--- PROBLEM DETAILS ---
Word for word, restate the lines from the start of the data below through the line containing "place by placed().".

Items from a dataset:
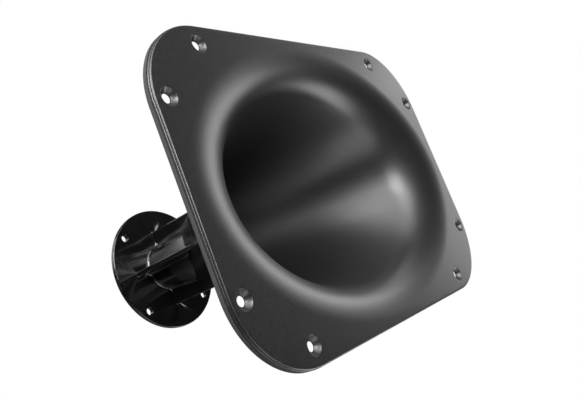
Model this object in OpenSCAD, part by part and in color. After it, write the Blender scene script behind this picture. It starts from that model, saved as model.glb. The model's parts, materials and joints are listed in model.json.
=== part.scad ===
// Constant-directivity horn flare for a 1.4 inch compression driver.
// The mouth faces -Y, the driver flange is at +Y, +Z is up.
// The origin is the centre of the mouth flange's mounting face.
// Every sub-part is drawn along its own depth axis (local +Z, mouth to driver)
// and turned into place by placed().

/* [Mouth flange] */
// Width of the mouth flange
flange_w = 345; // [335:1:360]
// Height of the mouth flange
flange_h = 237; // [230:1:250]
// Corner radius of the mouth flange
corner_r = 59; // [50:1:62]
// Thickness of the moulded flange plate
plate_t = 3.9; // [3.5:0.1:5]
// Bevel round the plate's front edge
front_bevel = 1.2; // [0.6:0.1:1.4]
// How far the front edge is set back from the outline
front_step = 0.3; // [0:0.1:0.5]
// Width of the shadow groove in the plate's edge
groove_w = 0.6; // [0.4:0.1:0.8]
// Depth of the shadow groove, and of the bevel behind it
groove_d = 0.9; // [0.5:0.1:1.2]
// Width between the four side bolts
side_bolts_w = 320; // [316:1:322]
// Height between the four side bolts
side_bolts_h = 129; // [120:1:132]
// Width between the four top and bottom bolts
top_bolts_w = 230; // [220:1:232]
// Height between the four top and bottom bolts
top_bolts_h = 209; // [206:1:210]
// Diameter of the mouth bolt holes
bolt_hole_d = 6.8; // [5:0.1:7]
// Diameter of the countersinks at the front face
countersink_d = 13.3; // [11:0.1:14]
// Depth of the countersinks
countersink_depth = 3.1; // [2:0.1:3.5]

/* [Bell] */
// Width of the elliptical mouth, at the front face
mouth_w = 328; // [320:1:330]
// Height of the elliptical mouth, at the front face
mouth_h = 224; // [216:1:226]
// Depth at which the side walls run out in the neck
side_run_out = 165; // [150:1:180]
// Depth at which the top and bottom walls run out, and the bell's tongue begins
top_run_out = 200; // [180:1:202]
// Angle between the axis and the side walls
side_angle = 33; // [28:0.5:36]
// Angle between the axis and the top and bottom walls
top_angle = 19.2; // [15:0.1:22]
// Wall thickness of the bell
wall_t = 3; // [2.5:0.1:4]

/* [Neck] */
// Diameter of the throat at the driver
throat_d = 35.6; // [34:0.1:38]
// Length of the straight throat land at the driver
throat_land = 12; // [8:1:20]
// Inside diameter where the side walls run out
bell_end_d = 45; // [43:0.5:46]
// Length of the socket in which the bell's tongue sits
socket_len = 10; // [8:1:12]
// Diameter of the socket
socket_d = 42.3; // [41.9:0.1:42.6]
// Clearance between tongue and socket, all round
joint_gap = 0.15; // [0.05:0.05:0.3]
// Overall depth of the horn, from front face to driver gasket
horn_depth = 230; // [220:1:260]

/* [Ribs] */
// Distance of the ribs' outer edges from the axis
rib_reach = 37; // [34:0.5:44]
// Thickness of the ribs
rib_t = 4; // [3:0.5:5]
// Clearance between the ribs' front ends and the bell
rib_gap = 0.3; // [0.1:0.1:0.5]

/* [Driver flange] */
// Diameter of the driver flange
driver_flange_d = 118; // [114:1:130]
// Thickness of the driver flange
driver_flange_t = 3.2; // [3:0.1:6]
// Bevel round the driver flange's front edge
rim_bevel = 0.8; // [0.4:0.1:1.2]
// Bolt circle of the driver flange
driver_pcd = 101.6; // [98:0.1:102]
// Diameter of the driver bolt holes
driver_hole_d = 7; // [6.4:0.1:8]
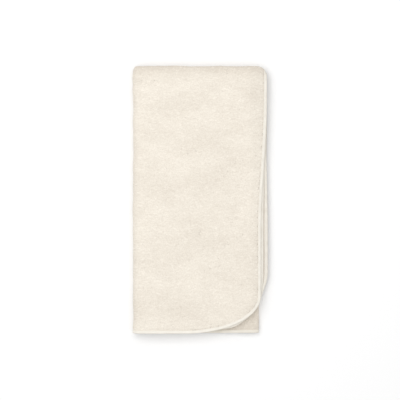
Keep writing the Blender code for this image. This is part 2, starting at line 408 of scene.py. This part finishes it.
def past_hood(u, v):
    """How far a point lies past the hood's long side, along a leg. It is below 0 on the hood."""
    return (side - u) + (end - v) - HOOD_LEG


u, v = round_corners(columns[column], rows[row])
set_points(terry_cloth, np.stack([u, v, 0 * u], axis=1))
print("Its outermost points lie", abs(round(1000 * from_hem(u, v).min(), 3)), "mm off the rounded edge")

# %% [markdown]
# Solidify gives the flat cloth its two faces. It is applied before the fold, while both faces are
# still plain planes, so that the tight inner bends can't cross. Then the pile is shaped: it is
# pressed thin under the tape, and it stands in soft lumps. On the top face, and on the two faces that
# show once the last fold is opened, it stands up freely. Elsewhere, and under the hood, it is
# squashed flatter.


# %% Thickness and pile
def give_two_faces(piece, thickness):
    solidify = piece.modifiers.new("two faces", "SOLIDIFY")
    solidify.thickness = thickness
    solidify.offset = 0
    select_only(piece)
    bpy.ops.object.modifier_apply(modifier=solidify.name)


PRESSED = 0.0007  # half the cloth's thickness inside the tape
TIPS = HALF - 0.0002  # how far the tips of the pile stand off its middle on average
VALLEY = 0.00035  # how much flatter the pile lies inside the last fold
SWELL_FROM = 0.0045  # how far in from the hem the tape lets go of the pile


def pile_height(u, v, face):
    """How far the tips of the pile stand off the cloth's middle."""
    swell = rise(from_hem(u, v), SWELL_FROM, 0.005)
    lumps = 0.00010 * ripples(u, v, 0.028, seed=11) + 0.00007 * ripples(u, v, 0.011, seed=12, stretch=1.8)
    inside = (face > 0) & (u > 0) & (v > 0)
    on_top = (face > 0) & (u > BACK_WIDTH) & (v <= 0)
    free = (inside & (past_hood(u, v) >= 0.010)) | on_top
    height = TIPS + np.where(free, 1.6, 0.6) * lumps
    # The flattened pile inside the last fold leaves a soft valley when the towel is opened.
    valley = VALLEY * fade(np.abs(u - BACK_WIDTH), LAST_ZONE - 0.001, 0.006)
    height = np.where(inside, height - valley, height)
    return PRESSED + (height - PRESSED) * swell


give_two_faces(terry_cloth, TERRY_THICKNESS)
u, v, w = points_of(terry_cloth).T
face = np.sign(w)
set_points(terry_cloth, np.stack([u, v, face * pile_height(u, v, face)], axis=1))
terry_follows = fold_piece(terry_cloth)

# %% [markdown]
# After a few washes the loops don't stand singly: they lean together in small tufts, a few
# millimetres wide, which lie across the cloth like fish scales. One tuft is modelled as a flattened,
# slightly curved ball. Thousands of copies, each with its own length and direction and with painted
# light or shade, are set into the top face and into the two faces that show once the last fold is
# opened, half sunk in the cloth. The copies are placed flat too, and folded with the cloth.


# %% One small shape, repeated
def take_shape():
    """The points and faces of the selected object, which is then removed."""
    piece = bpy.context.object
    points = points_of(piece)
    faces = [tuple(polygon.vertices) for polygon in piece.data.polygons]
    mesh = piece.data
    bpy.data.objects.remove(piece)
    bpy.data.meshes.remove(mesh)
    return points, faces


def tuft_shape(length, width, height, curve):
    """A low mound, longer than wide and bent to one side, with a flat underside."""
    bpy.ops.object.select_all(action="DESELECT")
    bpy.ops.mesh.primitive_uv_sphere_add(segments=7, ring_count=4, radius=1)
    bpy.ops.object.mode_set(mode="EDIT")
    bpy.ops.mesh.select_all(action="SELECT")
    bpy.ops.mesh.bisect(plane_co=(0, 0, 0.1), plane_no=(0, 0, 1), use_fill=True, clear_inner=True)
    bpy.ops.object.mode_set(mode="OBJECT")
    points, faces = take_shape()
    x, y, _ = points.T
    mound = [x * length / 2, y * width / 2 + curve * x**2, height * (1 - x**2 - y**2)]
    return np.stack(mound, axis=1), faces


def repeat_shape(name, shape, middles, directions, heights, sizes=1.0, sides=1.0):
    """Copies of a shape: where each lies, which way it runs, how high it is, its size and its side."""
    points, faces = shape
    count = len(points)
    sideways = np.stack([-directions[:, 1], directions[:, 0]], axis=1) * np.reshape(sides, (-1, 1))
    x, y, z = points.T
    x = np.reshape(sizes, (-1, 1)) * x
    copies = np.empty((len(middles), count, 3))
    for axis in (0, 1):
        turned = directions[:, axis, None] * x + sideways[:, axis, None] * y
        copies[:, :, axis] = middles[:, axis, None] + turned
    copies[:, :, 2] = heights[:, None] + z
    copied = [tuple(i * count + k for k in face) for i in range(len(middles)) for face in faces]
    return new_piece(name, copies, copied)


# %% Tufts
TUFT_LENGTH, TUFT_WIDTH, TUFT_HEIGHT = 0.0100, 0.0032, 0.00060
TUFTS_ACROSS, TUFTS_ALONG = 0.0069, 0.0022  # how far apart they stand
TUFT_DEPTH = 0.00036  # how deep a tuft is set into the pile's tips
FROM_EDGE, FROM_BEND, FROM_HEM = 0.006, 0.004, 0.0085  # how far off they keep
tuft = tuft_shape(TUFT_LENGTH, TUFT_WIDTH, TUFT_HEIGHT, curve=0.0007)


def tuft_places(low_u, high_u, low_v, high_v, draw):
    """Loosely staggered places over a stretch of the cloth."""
    rows_u, rows_v = np.arange(low_u, high_u, TUFTS_ACROSS), np.arange(low_v, high_v, TUFTS_ALONG)
    u, v = np.meshgrid(rows_u, rows_v, indexing="ij")
    shift = draw.uniform(-0.5, 0.5, (2, *u.shape))
    return (u + TUFTS_ACROSS * shift[0]).ravel(), (v + TUFTS_ALONG * shift[1]).ravel()


def grow_tufts(name, u, v, draw):
    """Tufts at those places, each with its own direction, height, size and painted light or shade."""
    count = len(u)
    lean = 0.22 * ripples(u, v, 0.035, seed=42) + draw.normal(0, 0.18, count)  # in radians
    directions = np.stack([np.cos(lean), np.sin(lean)], axis=1)
    heights = pile_height(u, v, 1) - TUFT_DEPTH + draw.normal(0, 0.00004, count)
    sizes, sides = draw.uniform(0.55, 1.35, count), draw.choice([-1.0, 1.0], count)
    tufts = repeat_shape(name, tuft, np.stack([u, v], axis=1), directions, heights, sizes, sides)
    # Each tuft gets painted light or shade, as if it leaned toward or away from the lamp: a few stray far,
    # but none so far that it looks like a stain.
    lean_lights = np.clip(draw.normal(0.35, 0.60, count), -0.4, 1.4)
    keep_values(tufts, "lit", np.repeat(lean_lights, len(tuft[0])))
    return tufts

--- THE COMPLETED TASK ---
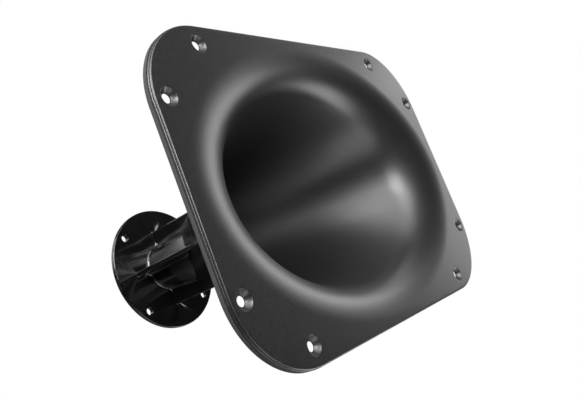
Model this object in OpenSCAD, part by part and in color. After it, write the Blender scene script behind this picture. It starts from that model, saved as model.glb. The model's parts, materials and joints are listed in model.json.
=== part.scad ===
// Constant-directivity horn flare for a 1.4 inch compression driver.
// The mouth faces -Y, the driver flange is at +Y, +Z is up.
// The origin is the centre of the mouth flange's mounting face.
// Every sub-part is drawn along its own depth axis (local +Z, mouth to driver)
// and turned into place by placed().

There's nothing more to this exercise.